When we started with The Apex Book of World SF, while we kind of hoped we could keep doing them, it also seemed very unlikely. So it’s been a complete privilege to continue it as a series. So it’s the question again of, will people buy it? Will it allow us to do a fourth volume? And I don’t know that it would. And also, I like the idea that if we keep doing them, maybe we could get different editors for different volumes – but who’d be mad enough to want to do it? So we’ll see.
CT: How has the field changed compared to when you began the Apex Book of World SF? There seems to be more diverse anthologies (but never enough) and awareness now, but we also see some authors and editors repeating old mistakes. Do you think we’re progressing? Are you hopeful?
LT: I think we’ve seen a change for the better as editors become more aware, as funding possibilities expand, as more outsider voices get involved. I have a lot of reservations – I think a lot of the time the conversation about “diversity” takes place in an almost-exclusively American context, for instance – but it’s undeniably better than it was. I’d like to be hopeful, anyway!
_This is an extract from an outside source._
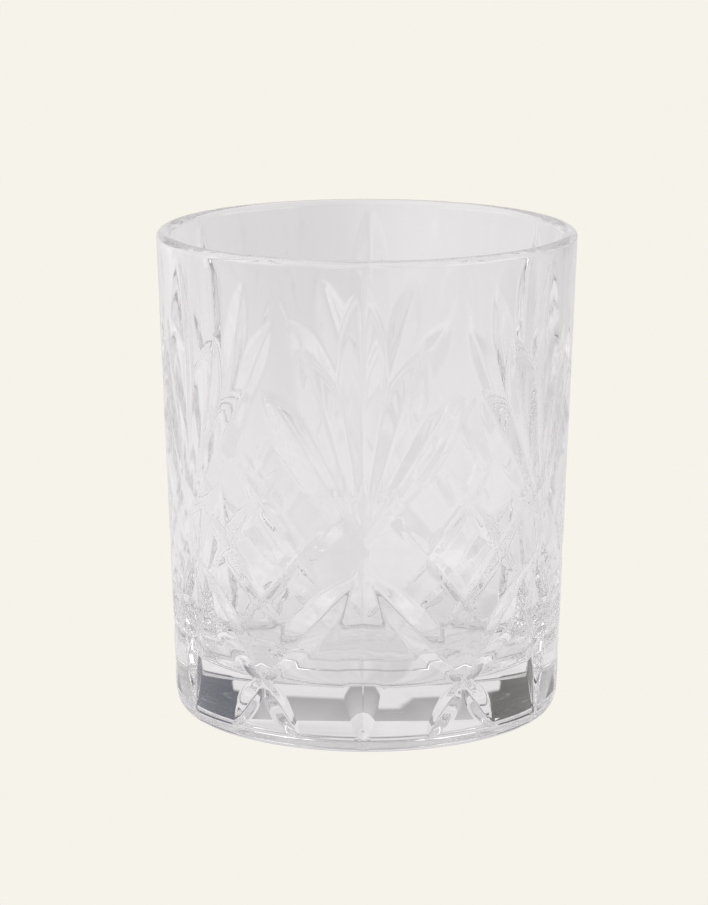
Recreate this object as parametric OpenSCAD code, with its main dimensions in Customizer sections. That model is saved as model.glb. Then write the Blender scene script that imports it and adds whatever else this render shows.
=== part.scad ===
// Cut-pattern whiskey tumbler, pressed in one piece of clear glass.
// Origin at the centre of the foot, +Z up through the mouth, millimetres.

/* [Body] */
// Overall height
height = 94; // [90:0.5:100]
// Outer diameter at the rim
rim_d = 81; // [79:0.5:84]
// Outer diameter where the slope of the wall meets the table
base_d = 75; // [74:0.5:78]
// Wall thickness under the lip
rim_wall = 2.8; // [2.6:0.1:3.2]
// Wall thickness at the bottom of the bowl
bowl_wall = 4.8; // [4.4:0.1:5.6]
// Height of the bowl's floor above the foot
base_thickness = 10; // [8:0.5:13]
// Radius of the curve between the bowl's wall and its floor
bowl_corner_r = 15; // [11:0.5:18]
// Width of the heel, measured along the foot
heel_w = 3; // [2.6:0.1:3.4]
// Height of the heel's upper edge
heel_h = 3.3; // [3:0.1:3.6]
// Height where the heel's steep flank starts to curve in
heel_flank_h = 1.6; // [1.2:0.1:2]
// How far in from the heel's upper edge the flank lies at that height
heel_flank_in = 0.4; // [0.2:0.1:0.6]
// Diameter of the hollow under the foot, inside the ring that it stands on
hollow_d = 62; // [58:1:64]
// Depth of that hollow at the top of its rounded step
hollow_depth = 2; // [1:0.1:2.5]
// Width of the rounded step
hollow_step = 2.5; // [1.5:0.1:4]
// Rise of the hollow's faint dome above the step
hollow_dome = 0.5; // [0.2:0.1:1]

/* [Cut pattern] */
// How many times the pattern repeats round the glass
repeats = 6; // [6:1:6]
// Turn of the whole pattern about the axis, in degrees
pattern_turn = -1.1; // [-5:0.1:5]
// Height of the point that the fan's leaves spread from
fan_z = 41.5; // [40:0.5:43]
// Height of the point that the lower leaves spread from
star_z = 35.5; // [34:0.5:37]
// Height where the long leaves of two neighbours meet
crossing_z = 13; // [12:0.5:14]
// Height where the cuts on the heel run out
heel_cut_z = 3; // [2.6:0.1:3.4]

/* [Leaf cuts] */
// Lean of the fan's five leaves from the vertical, in degrees
fan_leans = [-34, -17, 0, 17, 34];
// Length of those leaves
fan_lengths = [33, 38, 50, 38, 33];
// Width of a fan leaf
fan_leaf_w = 7.8; // [6:0.2:8.4]
// Depth of a fan leaf
fan_leaf_depth = 1; // [0.8:0.1:1.3]
// Width of the long leaves that reach sideways to the crossings
long_leaf_w = 7; // [6:0.2:8]
// Depth of the long leaves
long_leaf_depth = 1.3; // [1:0.1:1.6]
// Width of the leaf that runs straight down from the star
down_leaf_w = 8.4; // [7:0.2:9]
// Depth of that leaf
down_leaf_depth = 1.3; // [1:0.1:1.5]
// How far above the star that leaf starts
down_leaf_rise = 3; // [1.5:0.5:4]
// Width of the crossing grooves between the fans
groove_w = 3.2; // [2.6:0.1:3.6]
// Depth of those grooves
groove_depth = 0.5; // [0.4:0.1:0.7]
// Width of the short cuts on the heel
leg_w = 4.4; // [3.8:0.1:4.8]
// Depth of those cuts
leg_depth = 1; // [0.8:0.1:1.2]
// Width of the small nick in the heel under each fan
nick_w = 3; // [2:0.1:4]
// Depth of that nick
nick_depth = 0.6; // [0.4:0.1:0.8]

/* [Hidden] */
$fn = 144;
rim_r = rim_d / 2;
base_r = base_d / 2;
lip_r = rim_wall / 2;
// Radius of the cylinder on which sideways distances along the wall are measured
pattern_r = (rim_r + base_r) / 2;
sector_angle = 360 / repeats;
half_sector_w = pattern_r * sector_angle / 2 * PI / 180;
// Straight steps along one leaf or groove
leaf_steps = 6;
// How far a cutting wheel's outline stands clear of the wall
clear = 0.8;
// Where along their length the fan leaves, the leaf below the star and the heel cuts are widest
fan_leaf_peak = 0.62;
down_leaf_peak = 0.4;
leg_peak = 0.42;
// Each crossing groove starts and ends at a sideways distance from the middle
// between two fans and a height
grooves = [
    [[-4.8, 54.5], [11.9, 32.8]],
    [[-12.8, 44], [4.2, 24]]
];
// Sideways run of a heel cut from the crossing to its foot
leg_run = 7.4;
// Heights between which a nick's cutting wheel meets the straight line of the wall
nick_from = -1.2;
nick_to = 3.9;

function wall_r(z) = base_r + (rim_r - base_r) * z / height;
function bowl_r(z) = wall_r(z) - bowl_wall + (bowl_wall - rim_wall) * (z - base_thickness)
    / (height - base_thickness);
function hollow_z(r) =
    let (t = min((hollow_d / 2 - r) / hollow_step, 1), q = min(r / (hollow_d / 2 - hollow_step), 1))
    hollow_depth * t * t * (3 - 2 * t) + hollow_dome * (1 - q * q);
// The heel's curve, from the foot at t = 0 to the bottom of its flank at t = 1
function heel_point(t) =
    let (top = wall_r(heel_h), slope = heel_flank_in / (heel_h - heel_flank_h), s = 1 - t)
    [
        s * s * (top - heel_w) + 2 * s * t * (top - slope * heel_h) + t * t * (top - heel_flank_in),
        heel_flank_h * t * t
    ];
function arc(centre, rx, ry, from, to, steps) = [
    for (i = [0:steps])
        let (a = from + (to - from) * i / steps)
        [centre.x + rx * cos(a), centre.y + ry * sin(a)]
];

// Half of the glass in section, before any cut
module section() {
    lip_z = height - lip_r;
    corner_z = base_thickness + bowl_corner_r;
    hollow_r = hollow_d / 2;
    inner_r = hollow_r - hollow_step;
    polygon(concat(
        [for (i = [0:6]) let (r = inner_r * i / 6) [r, hollow_z(r)]],
        [for (i = [1:8]) let (r = inner_r + hollow_step * i / 8) [r, hollow_z(r)]],
        [for (i = [0:8]) heel_point(i / 8)],
        [[wall_r(heel_h), heel_h]],
        arc([rim_r - lip_r, lip_z], lip_r, lip_r, 0, 180, 12),
        arc([bowl_r(corner_z) - bowl_corner_r, corner_z],
            bowl_corner_r, bowl_corner_r, 0, -90, 15),
        [[0, base_thickness]]
    ));
}

// A point on the wall: sideways distance and height become a place in space
function on_wall(p) =
    let (a = p.x / pattern_r * 180 / PI)
    [wall_r(p.y) * sin(a), -wall_r(p.y) * cos(a), p.y];
function outward(p) =
    let (a = p.x / pattern_r * 180 / PI)
    [sin(a), -cos(a), 0];
function along(p, v) =
    let (a = p.x / pattern_r * 180 / PI)
    [v.x * cos(a), v.x * sin(a), v.y];

// One V-shaped cut with pointed ends, as a grinding wheel leaves it. It runs on the
// wall from tip a to tip b, and is deepest and widest at the fraction peak of the way.
module wheel_cut(a, b, width, depth, peak = 0.5) {
    run = b - a;
    across = [run.y, -run.x] / norm(run);
    slope = (depth - width * width / 8 / pattern_r) / (width / 2);
    reach = sqrt(1 + clear / depth);
    stations = [
        for (i = [0:leaf_steps])
            let (
                q = reach * (2 * i / leaf_steps - 1),
                t = peak + q * (q < 0 ? peak : 1 - peak)
            )
            [a + run * t, depth * (1 - q * q)]
    ];
    tip = function (s) on_wall(s[0]) + outward(s[0]) * clear;
    side = function (s, dir)
        tip(s) + along(s[0], across) * dir * (s[1] + clear) / slope;
    last = 3 * leaf_steps - 2;
    points = concat(
        [tip(stations[0])],
        [for (i = [1:leaf_steps - 1]) each [
            side(stations[i], -1),
            side(stations[i], 1),
            on_wall(stations[i][0]) - outward(stations[i][0]) * stations[i][1]
        ]],
        [tip(stations[leaf_steps])]
    );
    faces = concat(
        [for (k = [0:2]) [0, 1 + k, 1 + (k + 1) % 3]],
        [for (i = [0:leaf_steps - 3], k = [0:2])
            let (p = 1 + 3 * i + k, q = 1 + 3 * i + (k + 1) % 3)
            each [[p, p + 3, q + 3], [p, q + 3, q]]],
        [for (k = [0:2]) [last - 3 + k, last, last - 3 + (k + 1) % 3]]
    );
    polyhedron(points, faces);
}

// The five leaves that spread upward
module fan() {
    for (i = [0:len(fan_leans) - 1])
        wheel_cut(
            [0, fan_z],
            [0, fan_z] + fan_lengths[i] * [sin(fan_leans[i]), cos(fan_leans[i])],
            fan_leaf_w, fan_leaf_depth, fan_leaf_peak
        );
}

// The leaf that runs straight down, the nick under it and the long leaves to the two crossings
module star() {
    wheel_cut([0, nick_from], [0, nick_to], nick_w, nick_depth);
    wheel_cut(
        [0, star_z + down_leaf_rise], [0, heel_cut_z],
        down_leaf_w, down_leaf_depth, down_leaf_peak
    );
    for (side = [-1, 1])
        wheel_cut(
            [0, star_z], [side * half_sector_w, crossing_z],
            long_leaf_w, long_leaf_depth
        );
}

// The lattice and the heel cuts between two fans
module lattice() {
    for (side = [-1, 1]) {
        for (g = grooves)
            wheel_cut(
                [half_sector_w + side * g[0].x, g[0].y],
                [half_sector_w + side * g[1].x, g[1].y],
                groove_w, groove_depth
            );
        wheel_cut(
            [half_sector_w, crossing_z],
            [half_sector_w + side * leg_run, heel_cut_z],
            leg_w, leg_depth, leg_peak
        );
    }
}

module tumbler() {
    color([0.86, 0.91, 0.93, 0.45])
        difference() {
            rotate_extrude() section();
            for (i = [0:repeats - 1])
                rotate(pattern_turn + i * sector_angle) {
                    fan();
                    star();
                    lattice();
                }
        }
}

tumbler();
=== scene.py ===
import math

import bpy
import numpy as np
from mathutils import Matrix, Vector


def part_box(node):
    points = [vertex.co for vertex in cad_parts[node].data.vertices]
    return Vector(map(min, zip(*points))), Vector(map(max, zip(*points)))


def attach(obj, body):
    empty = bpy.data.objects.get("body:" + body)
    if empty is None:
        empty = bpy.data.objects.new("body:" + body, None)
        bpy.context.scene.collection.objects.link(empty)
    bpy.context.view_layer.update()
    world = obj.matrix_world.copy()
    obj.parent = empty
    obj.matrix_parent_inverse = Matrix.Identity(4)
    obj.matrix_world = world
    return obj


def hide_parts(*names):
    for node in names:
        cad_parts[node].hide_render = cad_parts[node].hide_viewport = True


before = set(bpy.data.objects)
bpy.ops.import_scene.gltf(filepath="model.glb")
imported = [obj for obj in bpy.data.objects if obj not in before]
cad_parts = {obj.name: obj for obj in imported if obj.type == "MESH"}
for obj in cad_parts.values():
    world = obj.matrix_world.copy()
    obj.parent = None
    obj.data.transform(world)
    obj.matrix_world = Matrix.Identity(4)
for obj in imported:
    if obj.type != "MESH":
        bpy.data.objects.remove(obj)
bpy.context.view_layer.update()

MM = 0.001

# ---------------------------------------------------------------- dimensions, in millimetres
box_low, box_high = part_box("tumbler")
HEIGHT = (box_high[2] - box_low[2]) / MM
RIM_R = (box_high[0] - box_low[0]) / MM / 2
# Width where the wall's straight line meets the table, and at the rim
BASE_D, RIM_D = 75, 81
BASE_R = RIM_R * BASE_D / RIM_D
# Wall thickness under the lip and at the bottom of the bowl
RIM_WALL = 2.8
BOWL_WALL = 4.8
LIP_R = RIM_WALL / 2
# Height of the bowl's floor above the table, and the curve between the floor and the wall
BASE_THICKNESS = 10.0
BOWL_CORNER_R = 15.0
# The heel: its width along the foot, its upper edge, and how high and how far in the foot of
# its steep flank lies
HEEL_W = 3.0
HEEL_H = 3.3
HEEL_FLANK_H = 1.6
HEEL_FLANK_IN = 0.4
# The hollow under the foot: a soft step up from the ring it stands on, then a faint dome
HOLLOW_R = 31.0
HOLLOW_DEPTH = 2.0
HOLLOW_STEP = 2.5
HOLLOW_DOME = 0.5
HOLLOW_INNER = HOLLOW_R - HOLLOW_STEP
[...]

CT: You’ve travelled, written some novels, written even more novels, moved house, etc. Do these experiences influence your vision for The Apex Book of World SF 3, and vice versa?
LT: It’s true that each volume was edited in a different country! But the anthologies aren’t about me, in that sense, they’re all about the writers. If it’s had an effect it’s that it’s harder to invest the time necessary for the anthologies (let alone the blog, before), as I seem to take on more and more work every year.
CT: Why do you continue projects like The Apex Book of World SF 3? Why should readers care?
LT: Sometimes I think I’m just being obstinate! I guess I’m still, somehow, an idealist, though I’ll deny it if anyone asks. Look, I think it’s an important thing to do. I think it’s a valuable thing. That’s all that really matters to me. They’ll always be on the shelf, they’ll always be in the library. They’re a window that I think needs to stay open.